◆ What the exercise asks
Identify all lines of the data containing the string "object" and copy them.

◆ Items
━━━━━━━━━━━━━━━━━━━━

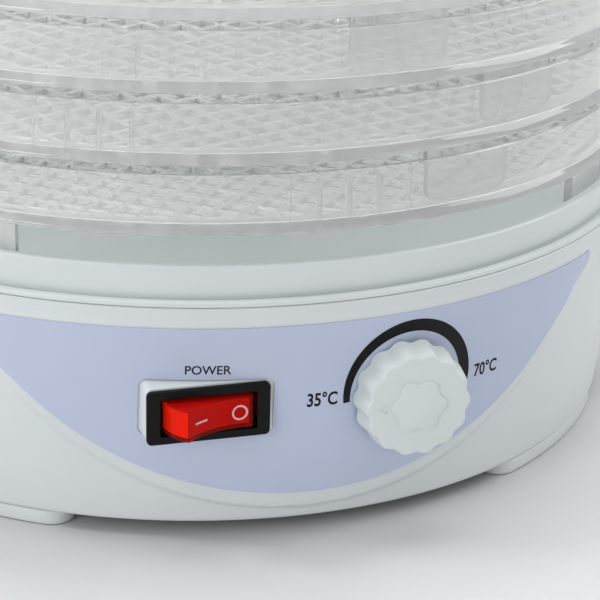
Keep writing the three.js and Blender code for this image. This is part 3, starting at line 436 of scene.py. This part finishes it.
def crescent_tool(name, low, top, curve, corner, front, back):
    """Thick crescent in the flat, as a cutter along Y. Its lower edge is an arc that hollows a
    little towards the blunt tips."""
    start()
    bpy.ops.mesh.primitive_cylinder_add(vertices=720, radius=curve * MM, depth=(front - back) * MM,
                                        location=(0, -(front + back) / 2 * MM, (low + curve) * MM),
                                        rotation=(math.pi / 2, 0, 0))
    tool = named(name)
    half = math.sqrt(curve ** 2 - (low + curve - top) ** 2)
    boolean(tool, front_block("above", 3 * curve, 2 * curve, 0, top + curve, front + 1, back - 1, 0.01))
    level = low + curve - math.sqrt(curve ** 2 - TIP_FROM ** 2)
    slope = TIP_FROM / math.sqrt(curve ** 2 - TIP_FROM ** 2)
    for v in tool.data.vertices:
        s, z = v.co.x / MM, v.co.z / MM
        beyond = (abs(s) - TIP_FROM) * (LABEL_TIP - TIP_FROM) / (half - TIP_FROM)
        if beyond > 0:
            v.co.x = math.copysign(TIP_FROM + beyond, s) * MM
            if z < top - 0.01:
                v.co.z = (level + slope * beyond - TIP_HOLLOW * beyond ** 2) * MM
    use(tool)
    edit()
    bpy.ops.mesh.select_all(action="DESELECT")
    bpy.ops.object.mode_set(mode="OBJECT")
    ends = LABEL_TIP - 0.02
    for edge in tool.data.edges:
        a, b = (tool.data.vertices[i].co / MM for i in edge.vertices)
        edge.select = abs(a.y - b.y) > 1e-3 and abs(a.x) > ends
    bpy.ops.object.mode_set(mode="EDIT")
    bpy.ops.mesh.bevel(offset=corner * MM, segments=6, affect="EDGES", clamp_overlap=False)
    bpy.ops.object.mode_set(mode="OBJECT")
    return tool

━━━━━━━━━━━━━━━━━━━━

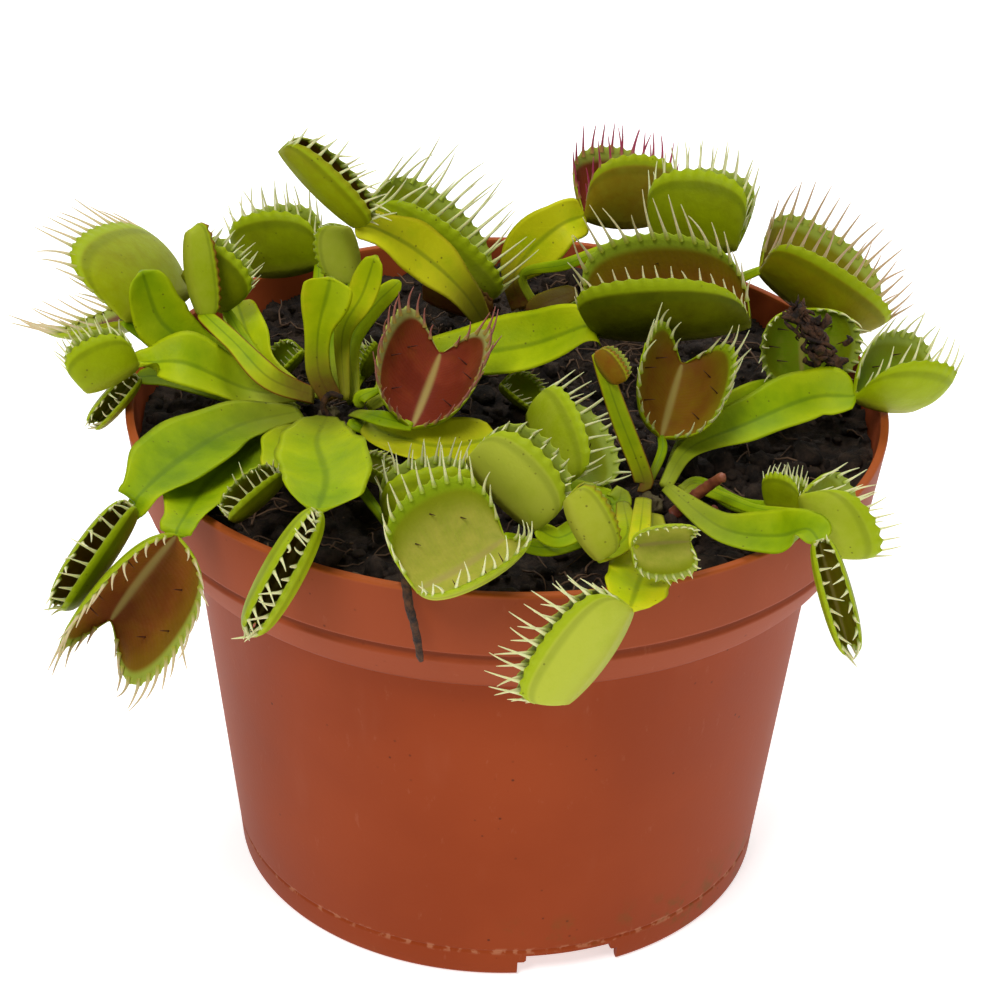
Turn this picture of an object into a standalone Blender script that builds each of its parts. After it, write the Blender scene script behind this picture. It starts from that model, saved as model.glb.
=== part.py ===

━━━━━━━━━━━━━━━━━━━━

◆ Full answer
    bpy.ops.object.mode_set(mode="OBJECT")
    bpy.ops.object.mode_set(mode="EDIT")
    bpy.ops.object.mode_set(mode="OBJECT")
Turn this picture of an object into a standalone Blender script that builds each of its parts. After it, write the Blender scene script behind this picture. It starts from that model, saved as model.glb.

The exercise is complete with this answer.